Written problem: Repeat each line of the material exactly.

Stored data:
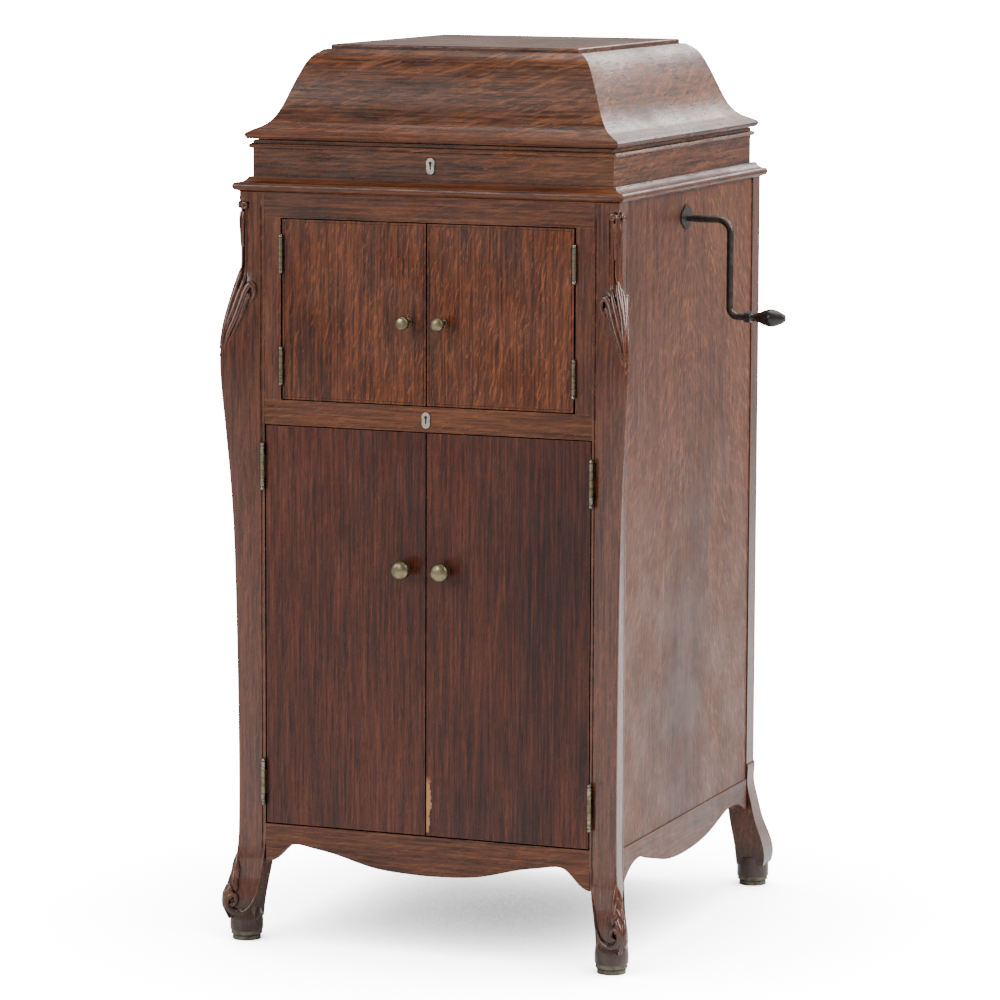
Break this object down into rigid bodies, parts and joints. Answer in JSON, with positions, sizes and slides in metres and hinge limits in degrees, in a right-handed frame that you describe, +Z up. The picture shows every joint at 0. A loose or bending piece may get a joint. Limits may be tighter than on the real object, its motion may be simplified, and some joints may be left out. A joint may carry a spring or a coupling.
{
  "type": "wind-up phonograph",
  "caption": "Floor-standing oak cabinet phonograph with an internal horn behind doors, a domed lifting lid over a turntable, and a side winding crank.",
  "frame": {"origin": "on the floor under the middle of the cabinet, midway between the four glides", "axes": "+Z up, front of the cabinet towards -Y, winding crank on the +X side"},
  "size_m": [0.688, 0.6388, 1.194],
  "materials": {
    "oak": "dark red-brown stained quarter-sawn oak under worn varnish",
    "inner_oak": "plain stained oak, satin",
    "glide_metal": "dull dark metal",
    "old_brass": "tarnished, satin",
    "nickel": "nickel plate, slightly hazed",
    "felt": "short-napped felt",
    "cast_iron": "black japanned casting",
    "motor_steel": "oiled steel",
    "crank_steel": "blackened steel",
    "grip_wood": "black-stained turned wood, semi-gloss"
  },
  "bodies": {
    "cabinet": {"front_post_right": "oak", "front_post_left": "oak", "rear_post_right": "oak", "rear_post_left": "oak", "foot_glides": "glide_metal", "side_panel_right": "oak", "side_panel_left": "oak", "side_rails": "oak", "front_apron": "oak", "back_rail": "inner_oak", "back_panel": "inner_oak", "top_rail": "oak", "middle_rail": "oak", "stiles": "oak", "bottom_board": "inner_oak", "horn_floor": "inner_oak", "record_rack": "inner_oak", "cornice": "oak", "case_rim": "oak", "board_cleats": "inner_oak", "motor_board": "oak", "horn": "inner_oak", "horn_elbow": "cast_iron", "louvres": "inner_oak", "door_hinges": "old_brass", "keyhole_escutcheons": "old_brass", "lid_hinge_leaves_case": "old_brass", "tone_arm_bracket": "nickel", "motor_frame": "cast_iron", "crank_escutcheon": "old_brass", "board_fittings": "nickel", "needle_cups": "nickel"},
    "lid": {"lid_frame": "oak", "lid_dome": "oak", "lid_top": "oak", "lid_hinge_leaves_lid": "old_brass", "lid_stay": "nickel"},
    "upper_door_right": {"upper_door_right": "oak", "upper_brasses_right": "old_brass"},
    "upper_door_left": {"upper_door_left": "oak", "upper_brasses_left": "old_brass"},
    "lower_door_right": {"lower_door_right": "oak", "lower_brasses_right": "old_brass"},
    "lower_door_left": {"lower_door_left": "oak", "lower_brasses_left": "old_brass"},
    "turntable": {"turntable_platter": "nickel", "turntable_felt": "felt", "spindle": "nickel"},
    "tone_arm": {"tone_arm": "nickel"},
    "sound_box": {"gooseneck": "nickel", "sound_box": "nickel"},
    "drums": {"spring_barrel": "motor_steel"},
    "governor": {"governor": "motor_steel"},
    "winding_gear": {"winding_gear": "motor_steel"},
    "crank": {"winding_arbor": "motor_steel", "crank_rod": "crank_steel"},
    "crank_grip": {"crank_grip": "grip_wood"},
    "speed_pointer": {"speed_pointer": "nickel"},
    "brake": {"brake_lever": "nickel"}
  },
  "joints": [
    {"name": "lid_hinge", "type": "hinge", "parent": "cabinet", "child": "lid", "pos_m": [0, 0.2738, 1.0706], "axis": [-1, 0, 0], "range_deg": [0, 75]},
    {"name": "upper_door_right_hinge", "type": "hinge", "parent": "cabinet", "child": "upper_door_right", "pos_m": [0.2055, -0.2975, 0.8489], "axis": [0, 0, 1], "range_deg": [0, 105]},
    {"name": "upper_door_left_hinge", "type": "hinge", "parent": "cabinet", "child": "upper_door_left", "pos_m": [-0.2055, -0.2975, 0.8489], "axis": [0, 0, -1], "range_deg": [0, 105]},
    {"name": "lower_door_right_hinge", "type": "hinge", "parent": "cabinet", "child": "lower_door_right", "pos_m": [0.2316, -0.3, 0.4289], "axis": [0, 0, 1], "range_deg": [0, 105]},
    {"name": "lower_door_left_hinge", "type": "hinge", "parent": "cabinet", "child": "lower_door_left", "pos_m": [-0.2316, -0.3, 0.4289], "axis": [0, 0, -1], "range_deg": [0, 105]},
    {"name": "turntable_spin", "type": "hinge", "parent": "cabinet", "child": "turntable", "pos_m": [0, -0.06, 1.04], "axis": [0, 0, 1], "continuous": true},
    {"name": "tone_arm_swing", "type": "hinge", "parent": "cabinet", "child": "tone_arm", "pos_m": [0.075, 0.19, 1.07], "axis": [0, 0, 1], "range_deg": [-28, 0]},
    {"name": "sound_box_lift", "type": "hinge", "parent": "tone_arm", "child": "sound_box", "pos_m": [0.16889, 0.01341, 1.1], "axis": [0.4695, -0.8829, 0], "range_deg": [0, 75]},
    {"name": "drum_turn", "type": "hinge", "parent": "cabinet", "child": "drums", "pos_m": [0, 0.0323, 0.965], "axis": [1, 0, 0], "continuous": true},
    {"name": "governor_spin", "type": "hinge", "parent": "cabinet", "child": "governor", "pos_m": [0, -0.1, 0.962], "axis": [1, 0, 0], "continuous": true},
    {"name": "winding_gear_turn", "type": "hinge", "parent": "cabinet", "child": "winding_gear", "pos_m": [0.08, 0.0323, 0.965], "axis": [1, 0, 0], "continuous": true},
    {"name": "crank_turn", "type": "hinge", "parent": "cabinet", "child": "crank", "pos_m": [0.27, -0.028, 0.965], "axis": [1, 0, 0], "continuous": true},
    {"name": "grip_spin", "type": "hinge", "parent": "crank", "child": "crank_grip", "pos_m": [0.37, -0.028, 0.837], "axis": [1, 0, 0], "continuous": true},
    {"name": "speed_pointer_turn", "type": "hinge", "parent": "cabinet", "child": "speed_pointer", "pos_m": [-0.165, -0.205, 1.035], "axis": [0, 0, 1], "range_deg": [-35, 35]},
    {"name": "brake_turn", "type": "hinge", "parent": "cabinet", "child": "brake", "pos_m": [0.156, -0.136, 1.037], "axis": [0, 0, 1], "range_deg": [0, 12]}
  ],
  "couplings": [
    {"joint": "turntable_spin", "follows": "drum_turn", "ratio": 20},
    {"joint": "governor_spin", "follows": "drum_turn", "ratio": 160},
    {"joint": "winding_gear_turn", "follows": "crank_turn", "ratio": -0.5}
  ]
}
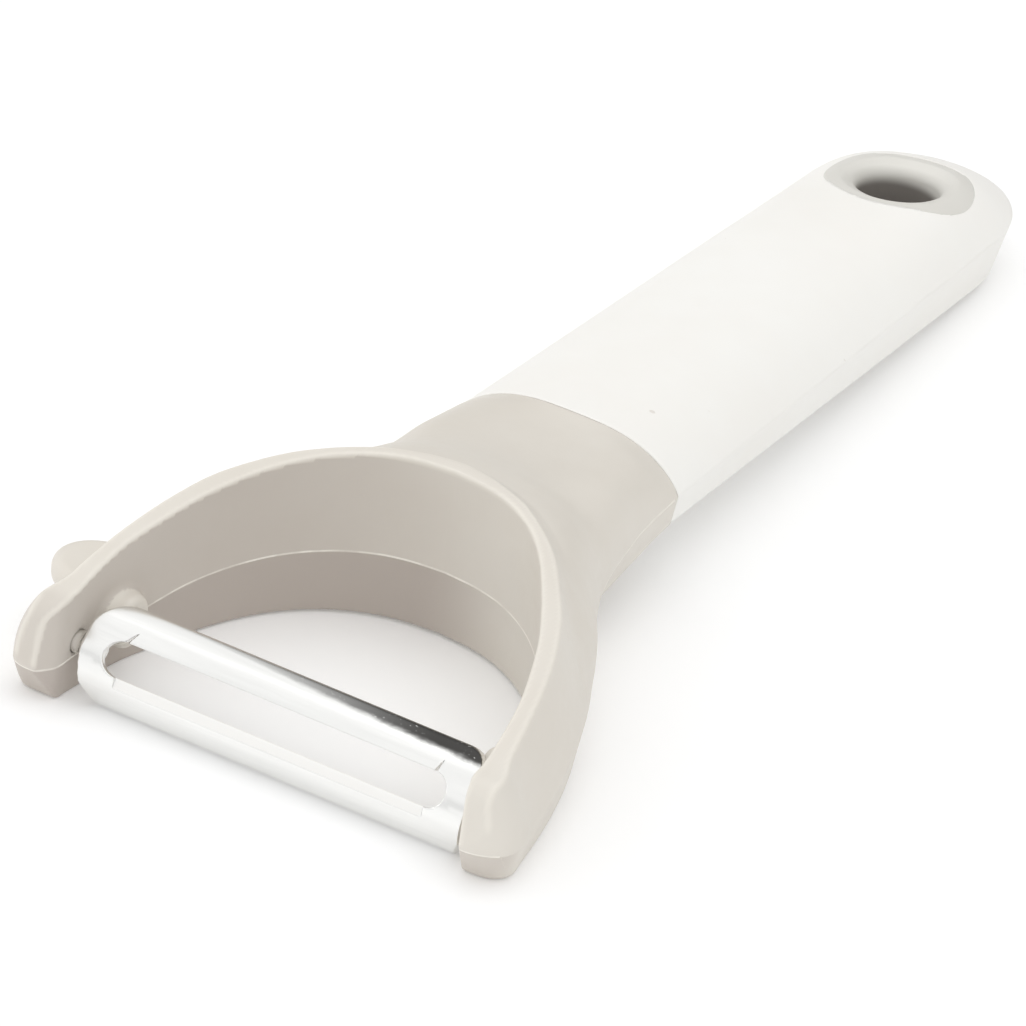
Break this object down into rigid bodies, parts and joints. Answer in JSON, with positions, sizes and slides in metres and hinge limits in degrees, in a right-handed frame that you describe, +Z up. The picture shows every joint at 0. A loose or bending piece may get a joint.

Task answer:
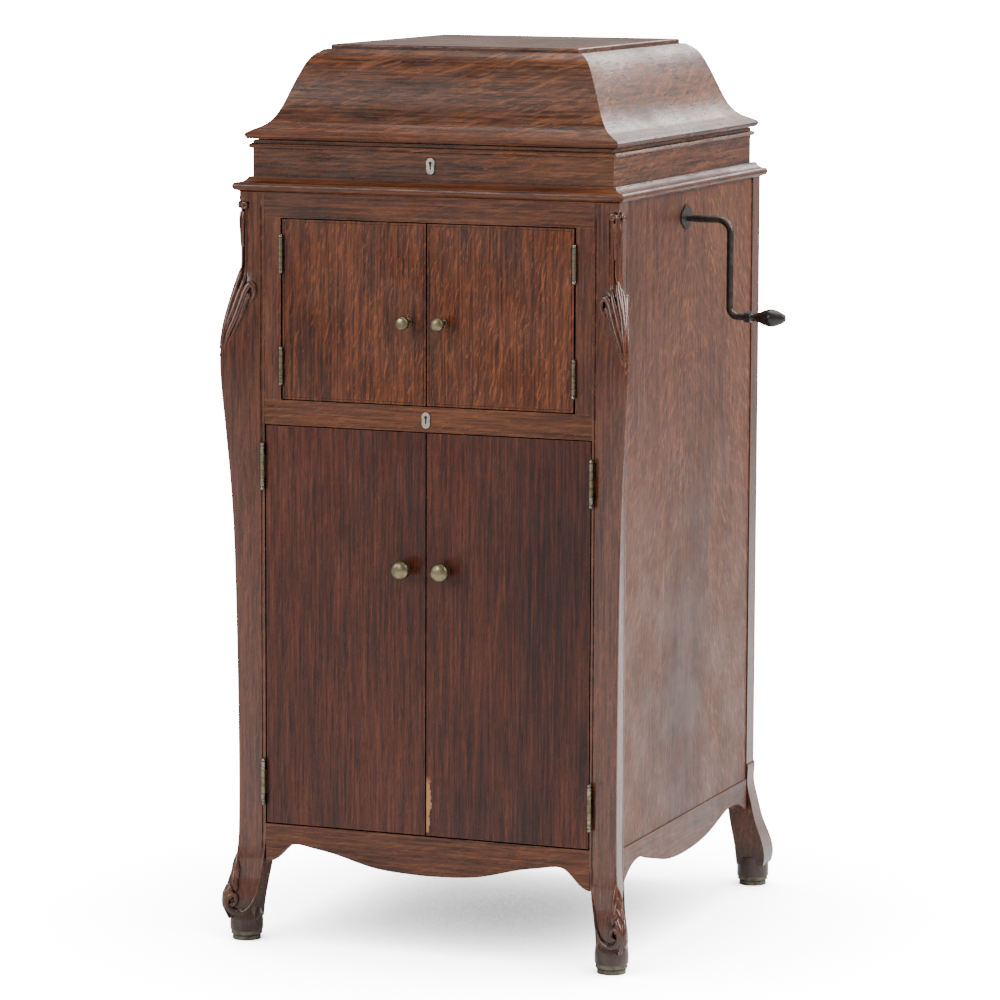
Break this object down into rigid bodies, parts and joints. Answer in JSON, with positions, sizes and slides in metres and hinge limits in degrees, in a right-handed frame that you describe, +Z up. The picture shows every joint at 0. A loose or bending piece may get a joint. Limits may be tighter than on the real object, its motion may be simplified, and some joints may be left out. A joint may carry a spring or a coupling.
{
  "type": "wind-up phonograph",
  "caption": "Floor-standing oak cabinet phonograph with an internal horn behind doors, a domed lifting lid over a turntable, and a side winding crank.",
  "frame": {"origin": "on the floor under the middle of the cabinet, midway between the four glides", "axes": "+Z up, front of the cabinet towards -Y, winding crank on the +X side"},
  "size_m": [0.688, 0.6388, 1.194],
  "materials": {
    "oak": "dark red-brown stained quarter-sawn oak under worn varnish",
    "inner_oak": "plain stained oak, satin",
    "glide_metal": "dull dark metal",
    "old_brass": "tarnished, satin",
    "nickel": "nickel plate, slightly hazed",
    "felt": "short-napped felt",
    "cast_iron": "black japanned casting",
    "motor_steel": "oiled steel",
    "crank_steel": "blackened steel",
    "grip_wood": "black-stained turned wood, semi-gloss"
  },
  "bodies": {
    "cabinet": {"front_post_right": "oak", "front_post_left": "oak", "rear_post_right": "oak", "rear_post_left": "oak", "foot_glides": "glide_metal", "side_panel_right": "oak", "side_panel_left": "oak", "side_rails": "oak", "front_apron": "oak", "back_rail": "inner_oak", "back_panel": "inner_oak", "top_rail": "oak", "middle_rail": "oak", "stiles": "oak", "bottom_board": "inner_oak", "horn_floor": "inner_oak", "record_rack": "inner_oak", "cornice": "oak", "case_rim": "oak", "board_cleats": "inner_oak", "motor_board": "oak", "horn": "inner_oak", "horn_elbow": "cast_iron", "louvres": "inner_oak", "door_hinges": "old_brass", "keyhole_escutcheons": "old_brass", "lid_hinge_leaves_case": "old_brass", "tone_arm_bracket": "nickel", "motor_frame": "cast_iron", "crank_escutcheon": "old_brass", "board_fittings": "nickel", "needle_cups": "nickel"},
    "lid": {"lid_frame": "oak", "lid_dome": "oak", "lid_top": "oak", "lid_hinge_leaves_lid": "old_brass", "lid_stay": "nickel"},
    "upper_door_right": {"upper_door_right": "oak", "upper_brasses_right": "old_brass"},
    "upper_door_left": {"upper_door_left": "oak", "upper_brasses_left": "old_brass"},
    "lower_door_right": {"lower_door_right": "oak", "lower_brasses_right": "old_brass"},
    "lower_door_left": {"lower_door_left": "oak", "lower_brasses_left": "old_brass"},
    "turntable": {"turntable_platter": "nickel", "turntable_felt": "felt", "spindle": "nickel"},
    "tone_arm": {"tone_arm": "nickel"},
    "sound_box": {"gooseneck": "nickel", "sound_box": "nickel"},
    "drums": {"spring_barrel": "motor_steel"},
    "governor": {"governor": "motor_steel"},
    "winding_gear": {"winding_gear": "motor_steel"},
    "crank": {"winding_arbor": "motor_steel", "crank_rod": "crank_steel"},
    "crank_grip": {"crank_grip": "grip_wood"},
    "speed_pointer": {"speed_pointer": "nickel"},
    "brake": {"brake_lever": "nickel"}
  },
  "joints": [
    {"name": "lid_hinge", "type": "hinge", "parent": "cabinet", "child": "lid", "pos_m": [0, 0.2738, 1.0706], "axis": [-1, 0, 0], "range_deg": [0, 75]},
    {"name": "upper_door_right_hinge", "type": "hinge", "parent": "cabinet", "child": "upper_door_right", "pos_m": [0.2055, -0.2975, 0.8489], "axis": [0, 0, 1], "range_deg": [0, 105]},
    {"name": "upper_door_left_hinge", "type": "hinge", "parent": "cabinet", "child": "upper_door_left", "pos_m": [-0.2055, -0.2975, 0.8489], "axis": [0, 0, -1], "range_deg": [0, 105]},
    {"name": "lower_door_right_hinge", "type": "hinge", "parent": "cabinet", "child": "lower_door_right", "pos_m": [0.2316, -0.3, 0.4289], "axis": [0, 0, 1], "range_deg": [0, 105]},
    {"name": "lower_door_left_hinge", "type": "hinge", "parent": "cabinet", "child": "lower_door_left", "pos_m": [-0.2316, -0.3, 0.4289], "axis": [0, 0, -1], "range_deg": [0, 105]},
    {"name": "turntable_spin", "type": "hinge", "parent": "cabinet", "child": "turntable", "pos_m": [0, -0.06, 1.04], "axis": [0, 0, 1], "continuous": true},
    {"name": "tone_arm_swing", "type": "hinge", "parent": "cabinet", "child": "tone_arm", "pos_m": [0.075, 0.19, 1.07], "axis": [0, 0, 1], "range_deg": [-28, 0]},
    {"name": "sound_box_lift", "type": "hinge", "parent": "tone_arm", "child": "sound_box", "pos_m": [0.16889, 0.01341, 1.1], "axis": [0.4695, -0.8829, 0], "range_deg": [0, 75]},
    {"name": "drum_turn", "type": "hinge", "parent": "cabinet", "child": "drums", "pos_m": [0, 0.0323, 0.965], "axis": [1, 0, 0], "continuous": true},
    {"name": "governor_spin", "type": "hinge", "parent": "cabinet", "child": "governor", "pos_m": [0, -0.1, 0.962], "axis": [1, 0, 0], "continuous": true},
    {"name": "winding_gear_turn", "type": "hinge", "parent": "cabinet", "child": "winding_gear", "pos_m": [0.08, 0.0323, 0.965], "axis": [1, 0, 0], "continuous": true},
    {"name": "crank_turn", "type": "hinge", "parent": "cabinet", "child": "crank", "pos_m": [0.27, -0.028, 0.965], "axis": [1, 0, 0], "continuous": true},
    {"name": "grip_spin", "type": "hinge", "parent": "crank", "child": "crank_grip", "pos_m": [0.37, -0.028, 0.837], "axis": [1, 0, 0], "continuous": true},
    {"name": "speed_pointer_turn", "type": "hinge", "parent": "cabinet", "child": "speed_pointer", "pos_m": [-0.165, -0.205, 1.035], "axis": [0, 0, 1], "range_deg": [-35, 35]},
    {"name": "brake_turn", "type": "hinge", "parent": "cabinet", "child": "brake", "pos_m": [0.156, -0.136, 1.037], "axis": [0, 0, 1], "range_deg": [0, 12]}
  ],
  "couplings": [
    {"joint": "turntable_spin", "follows": "drum_turn", "ratio": 20},
    {"joint": "governor_spin", "follows": "drum_turn", "ratio": 160},
    {"joint": "winding_gear_turn", "follows": "crank_turn", "ratio": -0.5}
  ]
}
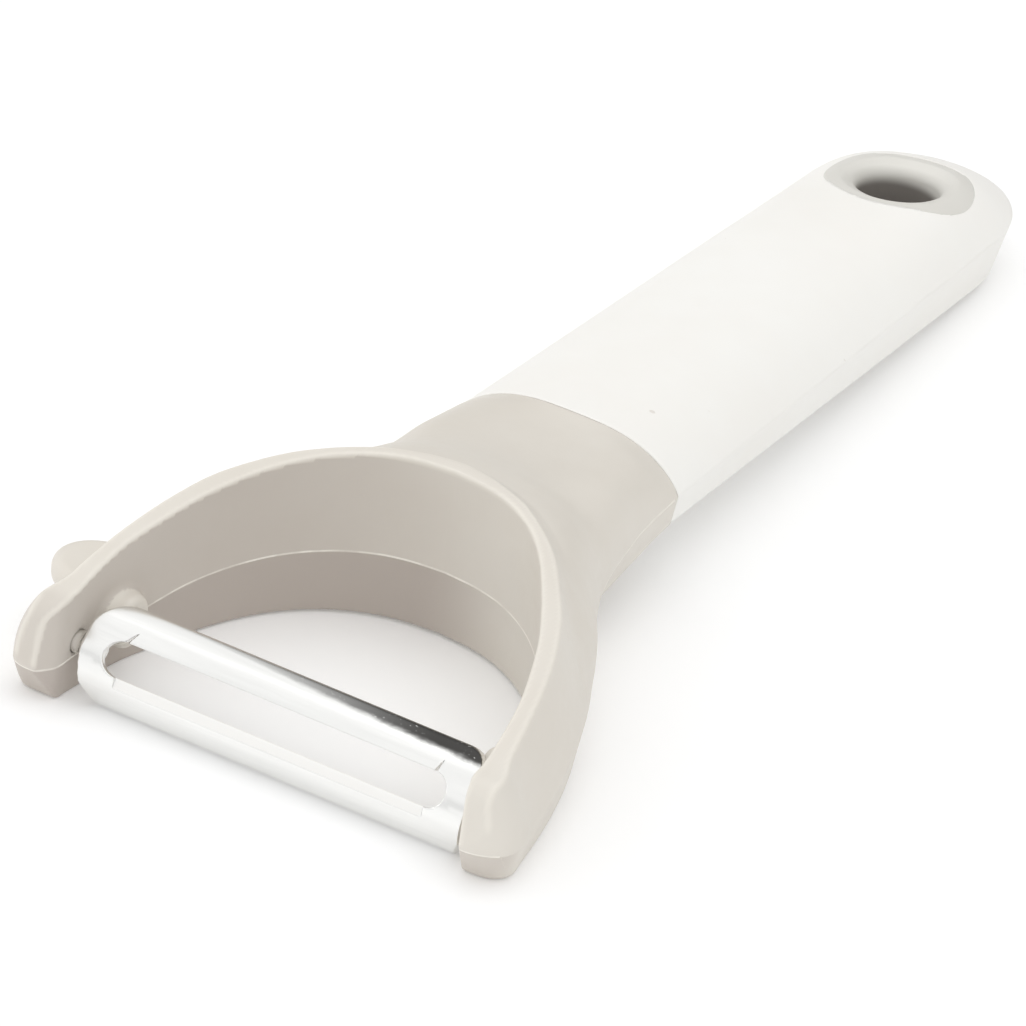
Break this object down into rigid bodies, parts and joints. Answer in JSON, with positions, sizes and slides in metres and hinge limits in degrees, in a right-handed frame that you describe, +Z up. The picture shows every joint at 0. A loose or bending piece may get a joint.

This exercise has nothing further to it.